_Set problem:_ From the entries that follow, extract each line holding the string "into".

_Information supplied:_
────────────────

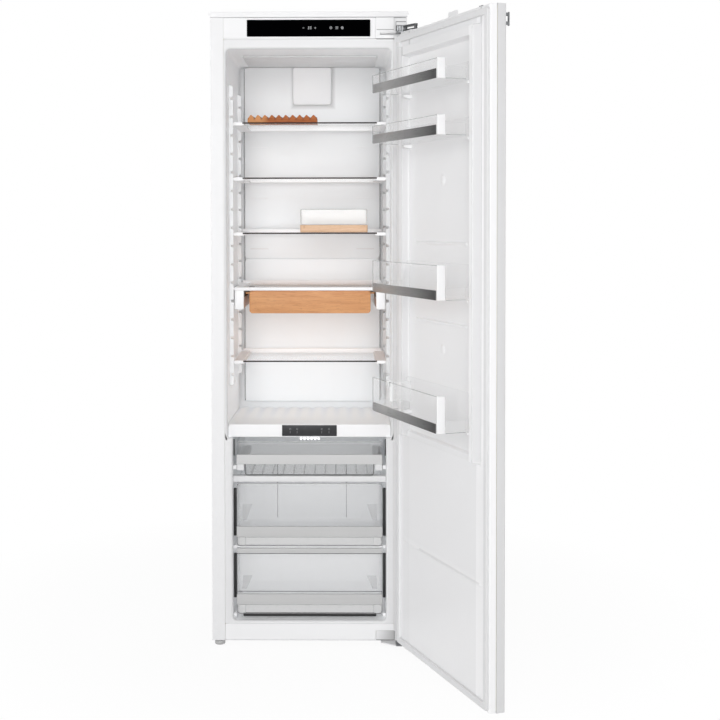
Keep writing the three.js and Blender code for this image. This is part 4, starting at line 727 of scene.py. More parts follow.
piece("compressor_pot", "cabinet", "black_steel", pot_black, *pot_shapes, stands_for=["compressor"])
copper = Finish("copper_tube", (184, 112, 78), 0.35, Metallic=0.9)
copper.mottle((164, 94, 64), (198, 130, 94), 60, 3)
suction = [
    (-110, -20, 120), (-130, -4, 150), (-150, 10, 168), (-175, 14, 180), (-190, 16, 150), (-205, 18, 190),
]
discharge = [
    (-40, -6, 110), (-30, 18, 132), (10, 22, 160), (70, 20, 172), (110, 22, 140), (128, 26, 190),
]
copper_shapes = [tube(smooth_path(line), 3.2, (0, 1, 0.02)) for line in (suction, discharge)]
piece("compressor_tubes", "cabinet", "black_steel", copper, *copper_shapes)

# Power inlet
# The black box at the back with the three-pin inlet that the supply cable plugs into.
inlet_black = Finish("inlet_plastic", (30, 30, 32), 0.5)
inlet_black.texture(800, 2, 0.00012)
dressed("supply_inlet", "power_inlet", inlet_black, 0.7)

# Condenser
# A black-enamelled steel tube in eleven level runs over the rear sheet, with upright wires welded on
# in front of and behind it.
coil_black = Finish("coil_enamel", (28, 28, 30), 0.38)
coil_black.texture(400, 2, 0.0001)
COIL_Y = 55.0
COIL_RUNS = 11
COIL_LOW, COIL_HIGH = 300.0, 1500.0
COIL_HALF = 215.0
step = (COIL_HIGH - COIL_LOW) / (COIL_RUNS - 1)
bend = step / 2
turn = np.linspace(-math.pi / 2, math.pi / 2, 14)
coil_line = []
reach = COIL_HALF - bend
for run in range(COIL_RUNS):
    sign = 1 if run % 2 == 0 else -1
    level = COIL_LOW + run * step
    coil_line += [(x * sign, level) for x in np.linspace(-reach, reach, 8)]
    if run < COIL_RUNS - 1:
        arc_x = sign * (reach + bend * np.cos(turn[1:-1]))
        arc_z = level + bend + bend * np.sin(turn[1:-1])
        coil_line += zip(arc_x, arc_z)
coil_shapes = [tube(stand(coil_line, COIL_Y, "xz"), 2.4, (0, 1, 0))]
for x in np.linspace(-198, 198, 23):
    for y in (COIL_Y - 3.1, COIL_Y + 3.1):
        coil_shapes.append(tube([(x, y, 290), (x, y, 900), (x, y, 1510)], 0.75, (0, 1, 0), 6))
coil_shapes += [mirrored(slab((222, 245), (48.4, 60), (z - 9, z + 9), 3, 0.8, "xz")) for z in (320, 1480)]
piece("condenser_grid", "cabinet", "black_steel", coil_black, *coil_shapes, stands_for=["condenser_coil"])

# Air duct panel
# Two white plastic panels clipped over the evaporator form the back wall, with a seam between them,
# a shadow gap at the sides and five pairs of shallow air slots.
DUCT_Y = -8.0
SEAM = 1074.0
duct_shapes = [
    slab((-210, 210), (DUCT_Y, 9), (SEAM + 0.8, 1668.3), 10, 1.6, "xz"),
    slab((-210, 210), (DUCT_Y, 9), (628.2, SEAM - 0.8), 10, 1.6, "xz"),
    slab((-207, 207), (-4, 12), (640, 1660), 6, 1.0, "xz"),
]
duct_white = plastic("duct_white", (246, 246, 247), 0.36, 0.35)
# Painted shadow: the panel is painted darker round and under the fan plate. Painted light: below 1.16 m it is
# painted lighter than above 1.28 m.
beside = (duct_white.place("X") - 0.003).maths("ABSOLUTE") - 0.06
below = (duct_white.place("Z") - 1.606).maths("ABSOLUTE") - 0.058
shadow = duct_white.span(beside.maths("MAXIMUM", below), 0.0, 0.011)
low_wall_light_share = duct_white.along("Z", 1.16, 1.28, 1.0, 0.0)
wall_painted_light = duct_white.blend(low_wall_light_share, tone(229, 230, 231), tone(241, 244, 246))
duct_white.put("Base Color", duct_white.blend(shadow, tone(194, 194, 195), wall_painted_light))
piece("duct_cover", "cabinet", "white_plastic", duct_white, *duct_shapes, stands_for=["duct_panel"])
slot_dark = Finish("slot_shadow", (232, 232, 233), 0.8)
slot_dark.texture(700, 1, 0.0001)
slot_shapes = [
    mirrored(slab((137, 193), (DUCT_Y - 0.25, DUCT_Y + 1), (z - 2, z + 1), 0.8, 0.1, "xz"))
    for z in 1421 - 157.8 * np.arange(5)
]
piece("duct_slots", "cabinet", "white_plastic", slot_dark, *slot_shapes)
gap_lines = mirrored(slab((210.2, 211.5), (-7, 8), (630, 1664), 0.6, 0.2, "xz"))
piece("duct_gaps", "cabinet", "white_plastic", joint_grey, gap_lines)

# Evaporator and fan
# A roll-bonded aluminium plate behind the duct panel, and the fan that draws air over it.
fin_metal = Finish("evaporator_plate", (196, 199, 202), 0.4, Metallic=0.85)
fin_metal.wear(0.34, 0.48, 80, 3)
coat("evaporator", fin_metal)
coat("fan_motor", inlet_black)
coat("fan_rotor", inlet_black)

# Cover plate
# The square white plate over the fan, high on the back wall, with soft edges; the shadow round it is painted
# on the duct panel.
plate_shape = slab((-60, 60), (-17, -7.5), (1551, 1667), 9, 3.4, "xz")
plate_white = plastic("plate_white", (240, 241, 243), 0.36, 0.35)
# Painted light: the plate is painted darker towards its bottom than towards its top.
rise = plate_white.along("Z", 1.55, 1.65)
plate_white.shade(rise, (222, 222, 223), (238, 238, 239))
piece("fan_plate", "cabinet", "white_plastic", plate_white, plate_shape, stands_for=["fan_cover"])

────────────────

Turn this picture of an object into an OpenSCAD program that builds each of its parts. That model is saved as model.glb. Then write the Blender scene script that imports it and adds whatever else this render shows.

────────────────

_Answer for the task:_
# The black box at the back with the three-pin inlet that the supply cable plugs into.
Turn this picture of an object into an OpenSCAD program that builds each of its parts. That model is saved as model.glb. Then write the Blender scene script that imports it and adds whatever else this render shows.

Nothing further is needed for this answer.